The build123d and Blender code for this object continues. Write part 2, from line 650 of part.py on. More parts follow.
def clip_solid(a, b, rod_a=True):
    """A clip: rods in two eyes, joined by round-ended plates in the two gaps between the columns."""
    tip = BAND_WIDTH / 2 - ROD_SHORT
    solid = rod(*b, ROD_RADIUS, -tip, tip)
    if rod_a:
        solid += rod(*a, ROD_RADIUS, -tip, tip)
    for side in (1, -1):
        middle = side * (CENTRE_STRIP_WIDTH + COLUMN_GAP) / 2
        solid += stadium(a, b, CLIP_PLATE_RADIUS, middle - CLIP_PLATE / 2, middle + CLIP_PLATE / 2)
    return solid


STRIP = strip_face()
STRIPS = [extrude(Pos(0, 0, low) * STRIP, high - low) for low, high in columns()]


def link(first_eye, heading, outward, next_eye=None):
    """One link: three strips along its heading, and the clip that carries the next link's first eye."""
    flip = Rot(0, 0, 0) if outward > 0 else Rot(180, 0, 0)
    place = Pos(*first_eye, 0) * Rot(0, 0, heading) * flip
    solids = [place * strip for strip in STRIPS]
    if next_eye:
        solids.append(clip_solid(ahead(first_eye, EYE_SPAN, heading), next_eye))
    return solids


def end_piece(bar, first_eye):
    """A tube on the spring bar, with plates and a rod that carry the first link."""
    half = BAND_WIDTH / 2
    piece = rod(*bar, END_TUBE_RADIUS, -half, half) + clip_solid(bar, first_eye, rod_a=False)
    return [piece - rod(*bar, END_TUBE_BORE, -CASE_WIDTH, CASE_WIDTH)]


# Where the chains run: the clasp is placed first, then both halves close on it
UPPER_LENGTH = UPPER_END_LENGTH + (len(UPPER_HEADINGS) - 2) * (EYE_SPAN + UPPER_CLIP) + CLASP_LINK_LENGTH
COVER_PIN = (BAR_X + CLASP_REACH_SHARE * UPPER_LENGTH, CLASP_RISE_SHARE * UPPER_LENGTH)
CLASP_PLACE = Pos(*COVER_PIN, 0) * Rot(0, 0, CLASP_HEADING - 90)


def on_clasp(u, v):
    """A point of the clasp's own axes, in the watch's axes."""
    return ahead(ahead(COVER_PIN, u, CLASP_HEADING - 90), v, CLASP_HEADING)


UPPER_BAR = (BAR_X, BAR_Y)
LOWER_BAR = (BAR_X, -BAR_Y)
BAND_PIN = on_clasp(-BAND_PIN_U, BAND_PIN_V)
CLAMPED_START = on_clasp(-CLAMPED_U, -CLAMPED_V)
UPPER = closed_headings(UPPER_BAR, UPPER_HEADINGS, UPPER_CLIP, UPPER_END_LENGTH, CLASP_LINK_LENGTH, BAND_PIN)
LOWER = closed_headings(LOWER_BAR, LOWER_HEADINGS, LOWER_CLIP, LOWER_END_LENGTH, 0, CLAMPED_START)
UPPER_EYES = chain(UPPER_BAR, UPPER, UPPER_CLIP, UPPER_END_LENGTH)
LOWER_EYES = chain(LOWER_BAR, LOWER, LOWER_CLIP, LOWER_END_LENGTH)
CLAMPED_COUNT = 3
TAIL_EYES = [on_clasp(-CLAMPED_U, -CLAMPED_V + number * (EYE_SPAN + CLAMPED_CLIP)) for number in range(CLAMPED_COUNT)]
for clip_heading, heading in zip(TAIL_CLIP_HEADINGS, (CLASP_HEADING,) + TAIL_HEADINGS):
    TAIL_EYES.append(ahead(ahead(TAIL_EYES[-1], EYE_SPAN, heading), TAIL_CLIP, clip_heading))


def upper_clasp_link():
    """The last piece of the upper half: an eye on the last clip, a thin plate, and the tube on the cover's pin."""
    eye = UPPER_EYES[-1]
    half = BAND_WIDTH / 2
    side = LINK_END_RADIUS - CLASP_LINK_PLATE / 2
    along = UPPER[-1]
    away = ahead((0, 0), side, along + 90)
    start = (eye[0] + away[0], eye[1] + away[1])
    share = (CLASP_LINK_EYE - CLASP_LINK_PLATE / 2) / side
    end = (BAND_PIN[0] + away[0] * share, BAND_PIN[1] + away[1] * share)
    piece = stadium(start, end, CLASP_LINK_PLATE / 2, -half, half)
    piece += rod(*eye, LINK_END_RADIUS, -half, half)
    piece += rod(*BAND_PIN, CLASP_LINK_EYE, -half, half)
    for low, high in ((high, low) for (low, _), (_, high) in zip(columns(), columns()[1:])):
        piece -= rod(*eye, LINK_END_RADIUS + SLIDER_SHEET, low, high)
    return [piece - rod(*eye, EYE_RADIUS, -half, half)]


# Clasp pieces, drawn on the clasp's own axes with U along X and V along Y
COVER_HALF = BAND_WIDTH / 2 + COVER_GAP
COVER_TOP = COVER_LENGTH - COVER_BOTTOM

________

WHAT YOU NEED TO DO: Only the lines from the start of the data to the line holding "return solids" are wanted; return them exactly, both ends included.

SOLUTION TO THIS PROBLEM:
The build123d and Blender code for this object continues. Write part 2, from line 650 of part.py on. More parts follow.
def clip_solid(a, b, rod_a=True):
    """A clip: rods in two eyes, joined by round-ended plates in the two gaps between the columns."""
    tip = BAND_WIDTH / 2 - ROD_SHORT
    solid = rod(*b, ROD_RADIUS, -tip, tip)
    if rod_a:
        solid += rod(*a, ROD_RADIUS, -tip, tip)
    for side in (1, -1):
        middle = side * (CENTRE_STRIP_WIDTH + COLUMN_GAP) / 2
        solid += stadium(a, b, CLIP_PLATE_RADIUS, middle - CLIP_PLATE / 2, middle + CLIP_PLATE / 2)
    return solid


STRIP = strip_face()
STRIPS = [extrude(Pos(0, 0, low) * STRIP, high - low) for low, high in columns()]


def link(first_eye, heading, outward, next_eye=None):
    """One link: three strips along its heading, and the clip that carries the next link's first eye."""
    flip = Rot(0, 0, 0) if outward > 0 else Rot(180, 0, 0)
    place = Pos(*first_eye, 0) * Rot(0, 0, heading) * flip
    solids = [place * strip for strip in STRIPS]
    if next_eye:
        solids.append(clip_solid(ahead(first_eye, EYE_SPAN, heading), next_eye))
    return solids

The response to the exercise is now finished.